Ces données, très précieuses pour Sébastien Sainson, le directeur du Bureau d’Etudes, permettent d’alerter le skipper en cas de défaillance, ou de charge trop importante sur une partie structurelle du bateau.

Si tous les pépins techniques n’ont pas encore été dévoilés, il est certain que le périple planétaire de Charles n’est pas un chemin semé de roses. « Il savait qu’il aurait une emmerde par jour et ça n’a pas loupé. Nous avons la liste, et c’est du délire, c’est réellement un souci par jour, les petits comme les gros. Il a une incroyable ténacité dans ce contexte. Il s’est arraché pour réparer à chaque fois » souligne Pierre Tissier.
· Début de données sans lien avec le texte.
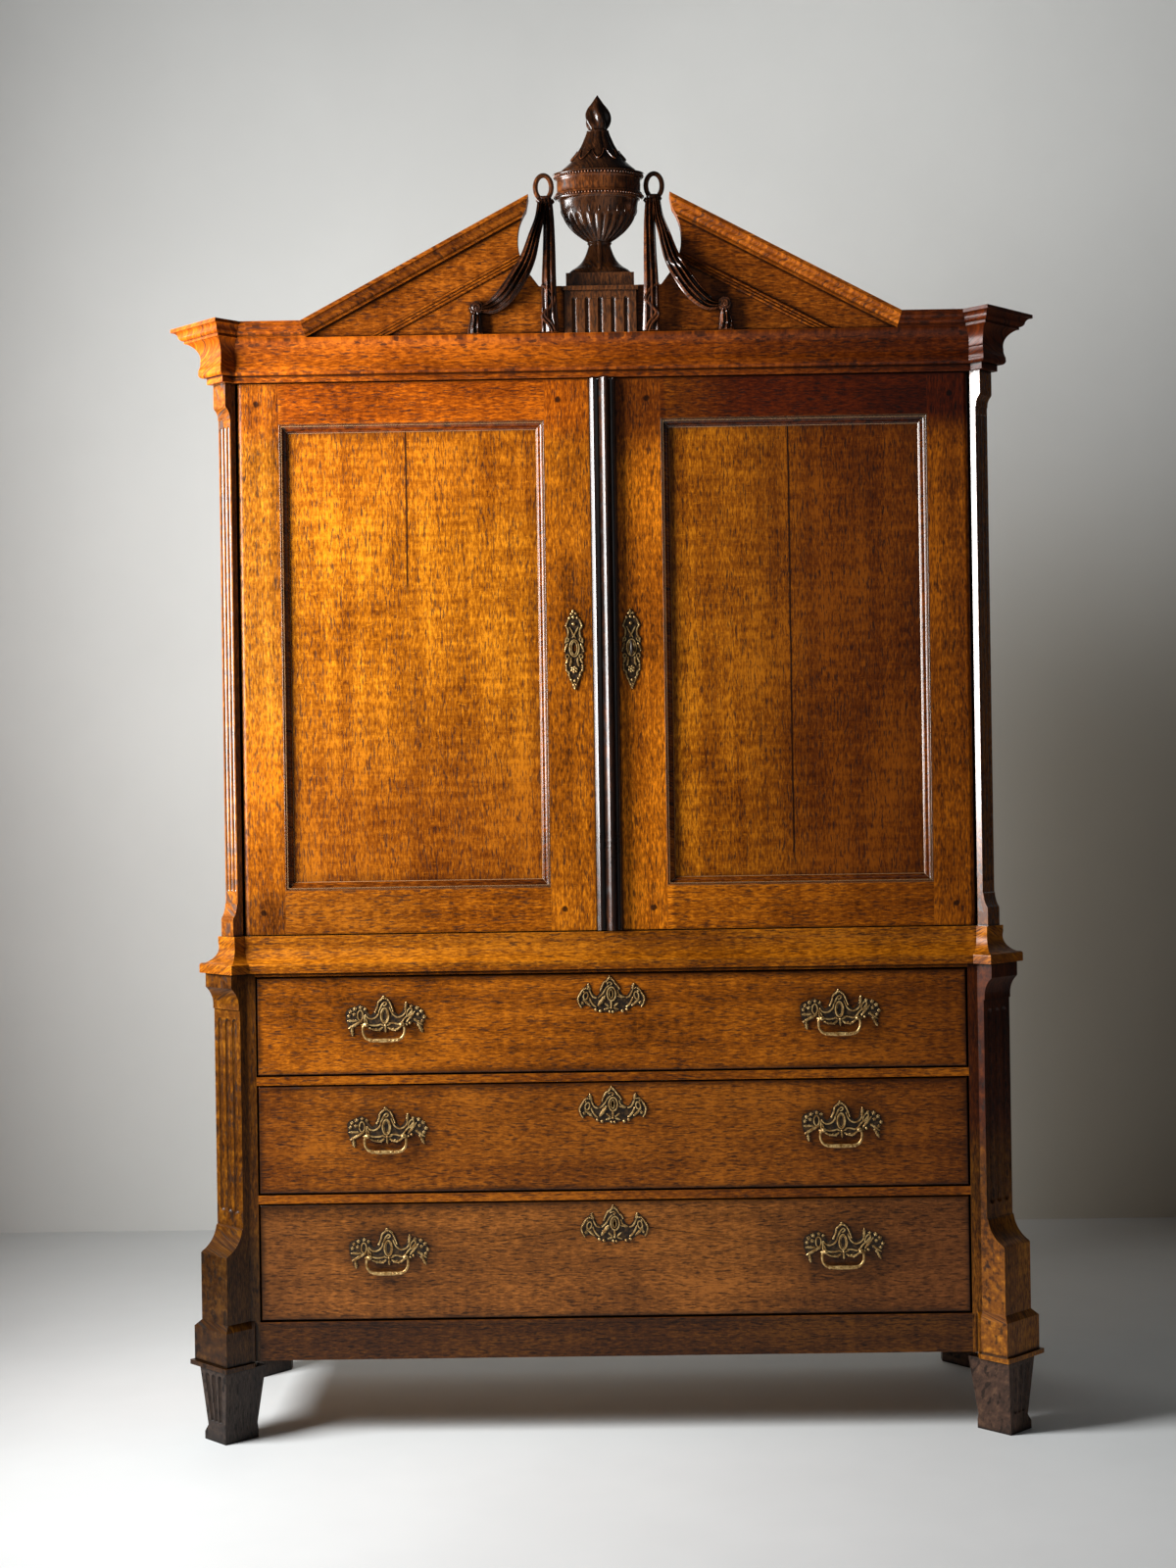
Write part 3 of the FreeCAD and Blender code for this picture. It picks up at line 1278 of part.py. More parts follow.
def handle_plate(centre, z):
    """Openwork plate: a middle lobe and a cluster at each end, joined by a bar."""
    half_w, half_h = plate_half_width, plate_half_height
    v0 = base_front
    v1 = base_front + plate_thickness
    middle = ellipse(centre, z + half_h * 0.3, half_w * 0.24, half_h * 0.7, v0, v1)
    ends = [ellipse(centre + side * half_w * 0.72, z + half_h * 0.1, half_w * 0.28, half_h * 0.62, v0, v1)
            for side in (-1, 1)]
    drops = [ellipse(centre + side * half_w * 0.88, z - half_h * 0.5, half_w * 0.12, half_h * 0.42, v0, v1)
             for side in (-1, 1)]
    bars = [block(centre - half_w * 0.7, centre + half_w * 0.7, v0, v1, z - half_h * 0.55, z - half_h * 0.22),
            block(centre - half_w * 0.6, centre + half_w * 0.6, v0, v1, z - half_h * 0.1, z + half_h * 0.04)]
    bores = [cylinder(post_radius, world((centre + side, v0 - 1), z - post_drop),
                      world((centre + side, v1 + 1), z - post_drop))
             for side in (-post_half_span, post_half_span)]
    return cut(joined(middle, ends + drops + bars), bores)


def drawer_keyplate(z):
    """Plate round a drawer's keyhole, like a handle plate without its ends."""
    half_w, half_h = drawer_plate_half
    v0 = base_front
    v1 = base_front + plate_thickness
    middle = ellipse(0, z, half_w * 0.36, half_h * 0.92, v0, v1)
    ends = [ellipse(side * half_w * 0.66, z, half_w * 0.34, half_h * 0.55, v0, v1) for side in (-1, 1)]
    return cut(joined(middle, ends), [keyhole(0, z, v0 - 1, v1 + 1)])


def bail(centre, z):
    """Hanging handle: a bowed wire, thicker in the middle, with an eye at each end."""
    v = base_front + post_out
    reach = post_half_span + bail_offset
    low = z - bail_drop
    corner = bail_corner
    pieces = []
    holes = []
    for side in (-1, 1):
        x = centre + side * reach
        bend_centre = world((x - side * corner, v), low + corner)
        section = Part.Face(Part.Wire([Part.makeCircle(bail_wire, world((x, v), low + corner), UP)]))
        pieces.append(section.revolve(bend_centre, V(0, side, 0), 90))
        pieces.append(cylinder(bail_wire, world((x, v), low + corner), world((x, v), z)))
        half = bail_eye_thickness / 2
        pieces.append(cylinder(bail_eye, world((x - half, v), z), world((x + half, v), z)))
        holes.append(cylinder(pin_radius + running, world((x - bail_eye, v), z), world((x + bail_eye, v), z)))
    belly = revolved_belly(centre, v, low, reach - corner)
    return cut(joined(belly, pieces), holes)


def revolved_belly(centre, v, z, half):
    """Swelling in the middle of a bail, turned about its own line."""
    start = world((centre - half, v), z)
    face = placed(outline_face([(0, 0), (2 * half, 0), (2 * half, bail_wire), (half, bail_belly, -0.03),
                                (0, bail_wire, -0.03)]), start, V(1, 0, 0), UP)
    return face.revolve(start, V(1, 0, 0), 360)


# ---------------------------------------------------------------- the whole press
def main():
    os.makedirs("parts", exist_ok=True)
    base_case()
    waist()
    for rank, name in enumerate(("top", "middle", "bottom")):
        drawer(name, rank)
    upper_case()
    doors()
    right_lock()
    cornice()
    pediment()


main()
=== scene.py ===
"""Looks of the oak linen press: its camera, studio, woods and metals, and the carved and cast pieces."""
import math
from functools import partialmethod

import bmesh
import bpy
from mathutils import Matrix, Vector, geometry, noise


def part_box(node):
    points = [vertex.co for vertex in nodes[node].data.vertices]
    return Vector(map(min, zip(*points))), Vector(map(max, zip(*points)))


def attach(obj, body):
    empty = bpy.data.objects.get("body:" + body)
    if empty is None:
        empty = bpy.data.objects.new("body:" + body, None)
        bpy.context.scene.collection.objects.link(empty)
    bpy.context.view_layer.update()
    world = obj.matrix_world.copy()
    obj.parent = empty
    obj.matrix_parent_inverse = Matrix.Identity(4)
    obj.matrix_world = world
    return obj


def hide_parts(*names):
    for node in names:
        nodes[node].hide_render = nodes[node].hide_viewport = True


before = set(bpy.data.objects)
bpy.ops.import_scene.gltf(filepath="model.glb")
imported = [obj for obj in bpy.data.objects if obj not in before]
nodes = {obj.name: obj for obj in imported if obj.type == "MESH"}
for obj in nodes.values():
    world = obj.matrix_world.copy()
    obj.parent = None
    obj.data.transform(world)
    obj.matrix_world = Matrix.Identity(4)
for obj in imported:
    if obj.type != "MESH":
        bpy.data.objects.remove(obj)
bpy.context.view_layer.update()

MM = 0.001
MASK_EDGE = 0.2 * MM             # half the width of a mask's soft edge
PANEL_LAP = 9 * MM               # tongues of a door panel, hidden in the frame
INNER_PEG = 27 * MM              # from the mouldings to the dark pegs of a meeting stile
OUTER_PEG = 44 * MM              # and of an outer stile
EDGE_ROUNDING = 1.2 * MM
WELD = 0.01 * MM                 # vertices nearer than this are joined
PLATE_THICKNESS = 2 * MM
PLATE_CENTRE_OVER_PIVOT = 16 * MM
PIVOT_UNDER_TOP = 5.2 * MM       # from the top of a bail's eyes to its pivot
HANDLE_LEAST_X = 0.1             # plates nearer to the middle are keyhole plates


def low(node):
    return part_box(node)[0]


def high(node):
    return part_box(node)[1]


def turns(count):
    """Angles of even steps round a circle."""
    return [2 * math.pi * step / count for step in range(count)]


def add_object(name, data):
    made = bpy.data.objects.new(name, data)
    bpy.context.scene.collection.objects.link(made)
    return made


# ---------------------------------------------------------------- camera
CAMERA_PLACE = (0.0, -4.5, 1.278)
CAMERA_TURN = 0.52               # degrees about the vertical
CAMERA_ROLL = -0.88              # degrees about the line of sight
FOCAL_PIXELS = 2219              # in an image 1600 pixels high
IMAGE_HEIGHT = 1600
SENSOR = 36.0


def rotation(degrees, axis):
    return Matrix.Rotation(math.radians(degrees), 4, axis)


def make_camera():
    data = bpy.data.cameras.new("camera")
    data.sensor_width = SENSOR
    data.lens = FOCAL_PIXELS / IMAGE_HEIGHT * SENSOR
    data.clip_end = 50
    camera = add_object("camera", data)
    turn = rotation(CAMERA_TURN, "Z") @ rotation(90, "X")
    camera.matrix_world = Matrix.Translation(CAMERA_PLACE) @ turn @ rotation(CAMERA_ROLL, "Z")
    bpy.context.scene.camera = camera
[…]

Arrivé en 2007, David Boileau, le boat captain, est un des plus anciens de l’écurie Gitana. Depuis le 7 janvier, il vit « H24 et 7 jours sur 7 dans les startings blocks, et dort avec le téléphone sous l’oreiller ». Comme Pierre Tissier et son alter ego Sébastien Sainson,  il a vu naître le Maxi Edmond de Rothschild et a connu toutes les étapes préliminaires qui ont mené à concevoir, pour la première fois, ce bateau capable de voler en haute mer : le MOD70, transformé il y a 10 ans en bateau labo, puis la mise à l’eau de « G17 » et les années de tâtonnement, de mise au point.

« On était tous inquiets sur notre capacité à faire un tour du monde en solo sur un bateau volant » confie David. « Ce que Charles est en train de faire, avec toute son énergie, son engagement, c’est très gratifiant. On est aussi assez humbles pour se dire que jusqu’à présent, on a eu de la chance de passer à travers les épreuves. Mais on ne sera soulagés qu’une fois la ligne d’arrivée franchie. »

La victoire, si elle est au bout du chemin, s’inscrit dans une profondeur temporelle : 10 ans d’efforts pour passer d’une idée, d’une conviction, à sa réalisation.

Le boss

Cette œuvre collective de longue haleine est une des sources de fierté pour Cyril Dardashti, directeur de l’écurie depuis 16 ans et à l’origine du projet du Maxi Edmond de Rothschild. «Amener ce bateau volant imaginé il y a 10 ans au bout de cette course de pionniers serait une satisfaction profonde pour nous tous. On s’est pris tellement de portes dans la figure… ». En attendant, le stress est le meilleur compagnon de route du boss, dont le rôle est d’orchestrer les partitions d’une équipe d’une vingtaine de personnes, et de synthétiser, entre autres, l’ensemble des informations circulant dans les multiples groupes de discussion – routage, Gitana tech, crise, alarme, alarme perf, terre/terre. « Cette course, c’est de l’inquiétude permanente, dit-il. On sait à quelle vitesse les choses peuvent basculer. Ça devient obsessionnel. Le solitaire en multicoque autour du monde est un exercice vraiment particulier ». Il ne doit pourtant rien laisser paraître de ses inquiétudes. Sa responsabilité est de préserver son groupe et son skipper, avec lequel il entretient une relation privilégiée. « Quand c’est vraiment difficile, qu’il est dans le dur, j’essaie d’avoir les mots pour lui permettre de retrouver son équilibre, le soutenir, lui dire qu’il n’est pas tout seul ».